In accordance with the Guidelines, non-profit corporations and virtual asset exchanges are now able to open and maintain virtual asset trading accounts for the sale of virtual assets since June 2025. Additionally, the proposed amendments to the Best Practices have also taken effect. Accordingly, non-profit corporations and virtual asset exchanges must strictly comply with the relevant guidelines to prevent legal issues when cashing out virtual assets. Furthermore, since the decision on listing or delisting of virtual assets would be made based on the Best Practices, it is necessary for virtual asset issuers to fully understand the Best Practices during the process of new listings or when undergoing reviews for maintenance of listing.

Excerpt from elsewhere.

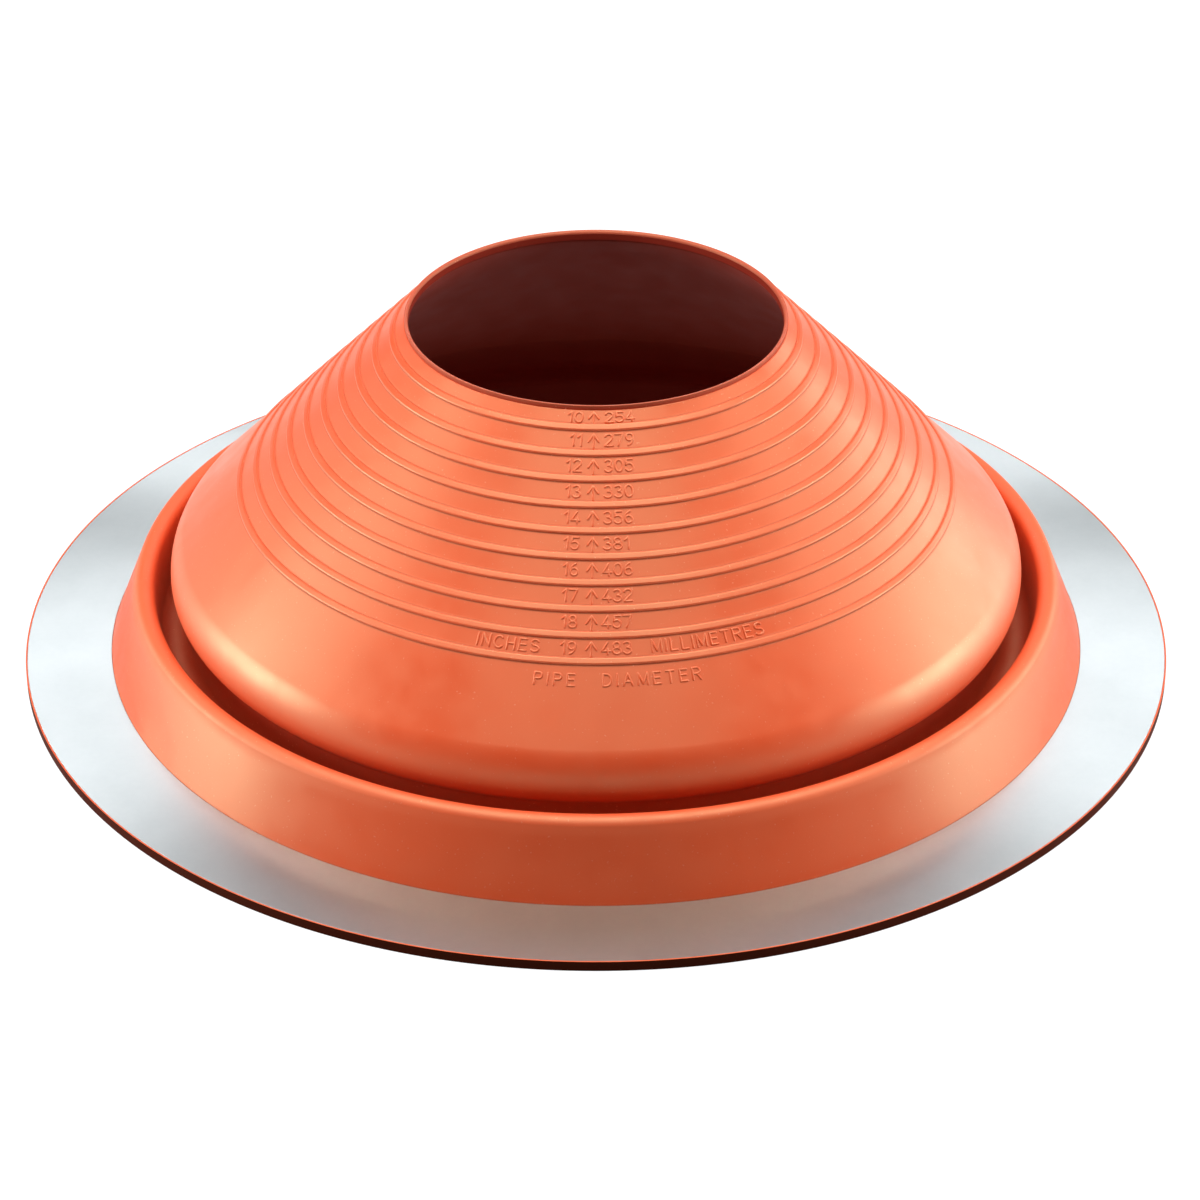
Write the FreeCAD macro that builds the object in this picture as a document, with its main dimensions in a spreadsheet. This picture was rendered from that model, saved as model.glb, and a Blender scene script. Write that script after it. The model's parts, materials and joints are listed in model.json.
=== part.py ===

Meanwhile, the FSC announced its aim to announce a follow-up measure to Phase 2 of the Roadmap – a plan to allow the opening of real-name verification accounts for listed companies and companies registered as professional investors – in the second half of 2025. As indicated in the Guidelines, trading of virtual assets by listed corporations and professional investors will not always be permitted outright. Instead, they are expected to comply with various requirements, such as the eligibility criteria and internal control procedures. In addition, with the advent of the new administration, there will likely be significant changes to virtual asset-related government policies. Therefore, the virtual asset industry and virtual asset investment firms should stay alert and closely follow the introduction of new policies and respond in a timely manner.